New Credit Customer Website FAQ's

Frequently Asked Questions about Credit

What is credit?

Credit is defined as the ability to obtain goods and services before payment is made, with the trust that the payment will be made in the future. In simple terms, credit allows you to make a purchase now and pay it off over time. Credit is often extended for large purchases like a car or home, but is also available in the form of a credit card that allows you to make purchases now and pay them off later.

What is a credit report?

When you apply for credit, your credit report is reviewed prior to approving your application. A credit report contains information about your credit history including total amount of debt owed on loans and credit cards, and your payment history with your lenders (e.g. Banks, Credit Card Companies, etc.). There are three major credit reporting agencies and each produce their own report about your credit. The three agencies are Equifax, Experian and TransUnion.

What do lenders typically look for when reviewing a credit report?

Lenders will look for a variety of information when reviewing a credit report, including, but not limited to:

- What types of credit is the person using? (e.g. Credit Cards, Mortgage, Student Loans, etc.)
- - How is the person managing their credit?
- - What is their payment history with those lenders? (e.g. Have they paid late? Have they missed a payment?)
- - How much credit is currently available to the person and how are they using that credit? (e.g. Are they up to the limit on their credit cards?)
- - Credit score is often a factor that is considered when making a credit decision, but is not the only factor considered by lenders. (see "What is a Credit Score?")
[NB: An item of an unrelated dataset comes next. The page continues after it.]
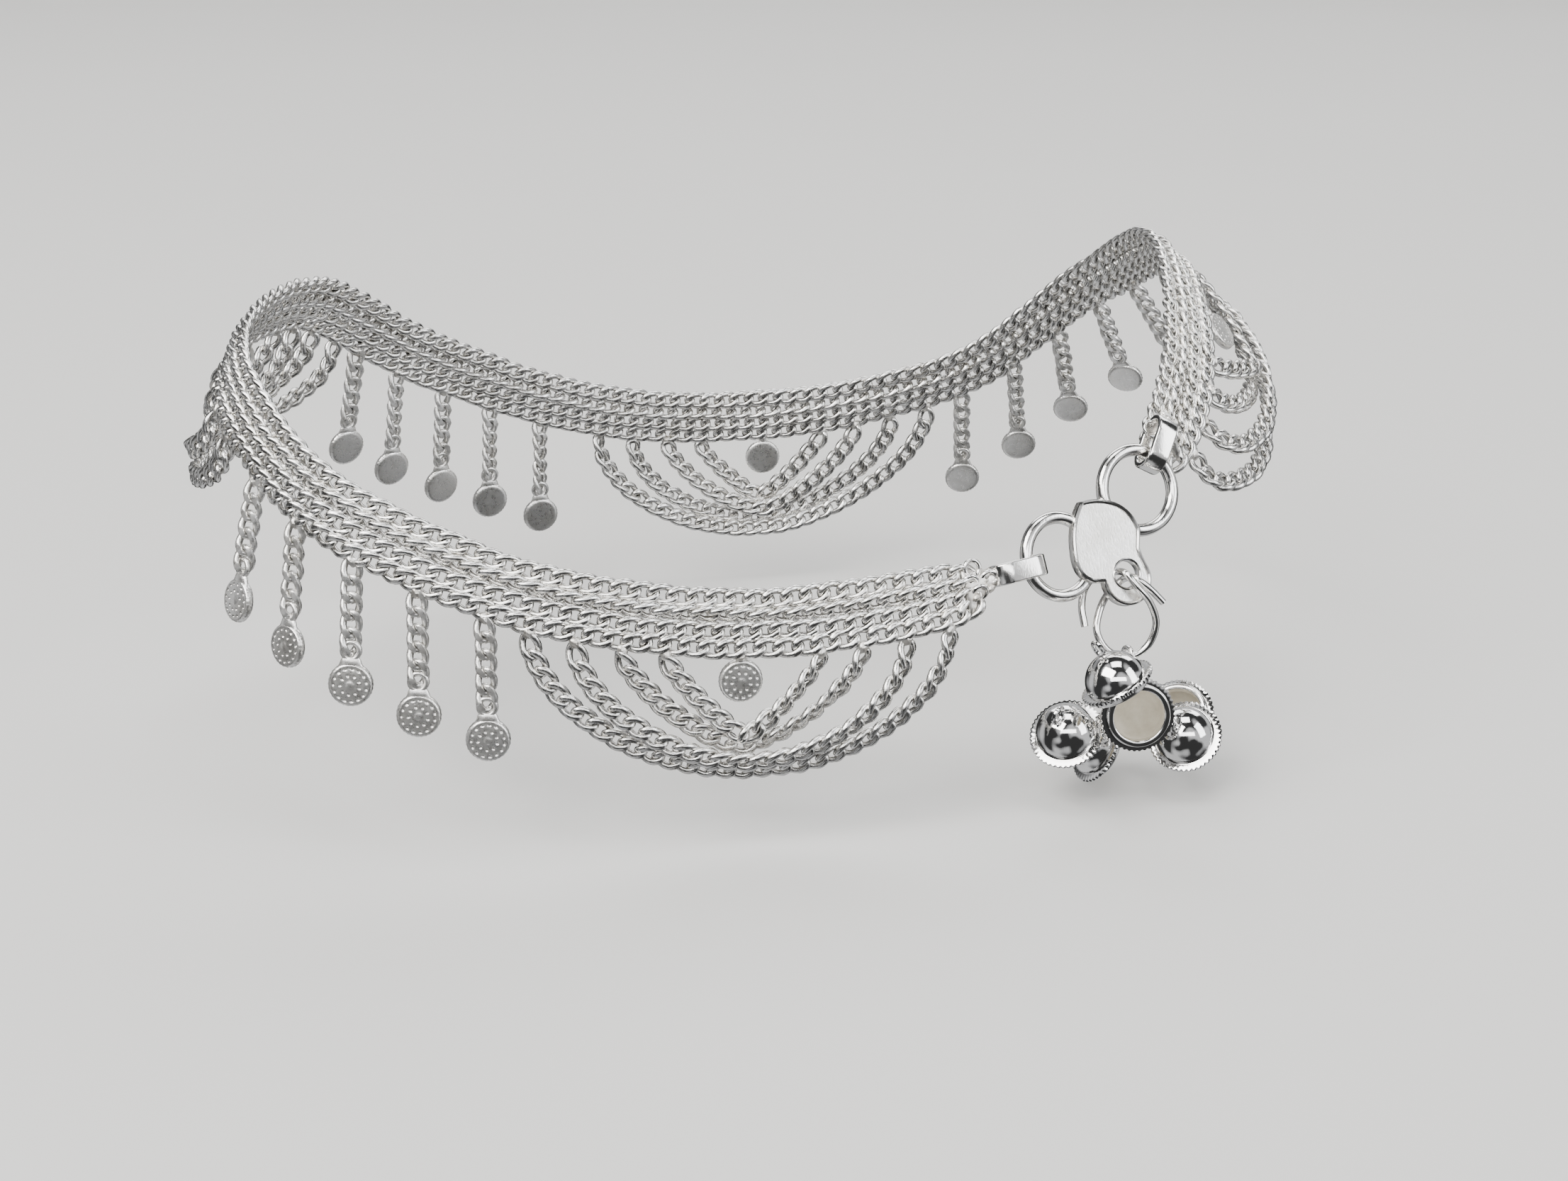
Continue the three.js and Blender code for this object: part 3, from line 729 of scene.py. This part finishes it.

How can I get a copy of my credit report?

You are able to order a free credit report directly from each of the three major bureaus, Equifax, Experian, and Trans Union. You can order one report from each bureau once every 12 months, for a total of three at  www.annualcreditreport.com.

Experts suggest that you review your credit quarterly, so you may wish to space out each report 3 - 4 months.

What is a Credit Score?

A credit score, calculated from information in your credit report and is a rating tool used by lenders to gauge an individual's creditworthiness... There are several score algorithms that produce credit scores.

the higher the score the lower the risk. This score is based solely on credit data and provides information into a consumer's future risk. Credit score is often a factor that is considered when making a credit decision, but is not generally the only factor considered by lenders.

How do I establish a good credit history?

You can establish a good credit history by:

- Paying at least the minimum payment by the due date on all your bills
- - Keeping your balances low enough to afford the monthly payments and not overextending yourself
- - Don't apply for too much credit at one time because each time you apply for credit a creditor will obtain your credit report and each inquiry can impact your credit score

Why do I need good credit?

Establishing good credit can help you in a number of ways, from getting a great interest rate on a new home or car to getting a credit card. Credit gives you peace of mind by not having to carry cash and is often required when traveling to book airline tickets, rent cars or reserve a hotel room. Credit also allows you to budget for large purchases, unexpected bills and emergency events by paying them off over a period of time.

What are some of the main reasons applicants are declined for credit

Your Credit Score

We generally do not approve applicants who have a credit score below 600. Although having a credit score above 600 does not guarantee approval, it does increase the likelihood. In addition, to credit score, we consider other factors, such as income and debt, during the decision process. If you would like more details about your credit score, please visit www.myfico.com.

Late Payments

We do not approve applications when there is a recent history of payments made more than 30 days late. Payments are made late for many reasons, but using this information when deciding to approve or decline n application is considered a safe and sound practice by our regulators.

Bankruptcy

Bankruptcy is a process that occurs when a consumer cannot repay the debts owed to their creditors. To protect the bank and the consumer, we generally do not approve consumers whose credit file shows a recent adverse public record such as bankruptcy.

High Debt

Individuals with substantial amounts of debt compared to their annual income pose a greater risk of being unable to pay bills. As a person's debt increases, their payment amounts also increase. If a significant percentage of the income is used to pay debt (e.g. mortgage, credit card and loan balances, etc.), this indicates that the person may not have the ability to pay any incremental debt. As a way of managing the safety and soundness for consumers, credit is not granted when high debt compared to income is present.

Many Recent Credit Related Inquiries

We generally do not extend credit to consumers with an excessive number of credit inquiries shown on their credit bureau within the past year. These consumers have historically exhibited greater risk of defaulting on their loans. Such behavior could be indicative of over-reliance of credit due to financial distress.

Limited Credit History

Historical credit performance is considered a major (but not the only) indicator of future ability, stability and willingness of consumer to keep their loan in good standing. We rely on credit bureaus as source of such information while reviewing credit eligibility. As a matter of safe and sound lending practice - credit is not generally granted to consumers with limited credit history.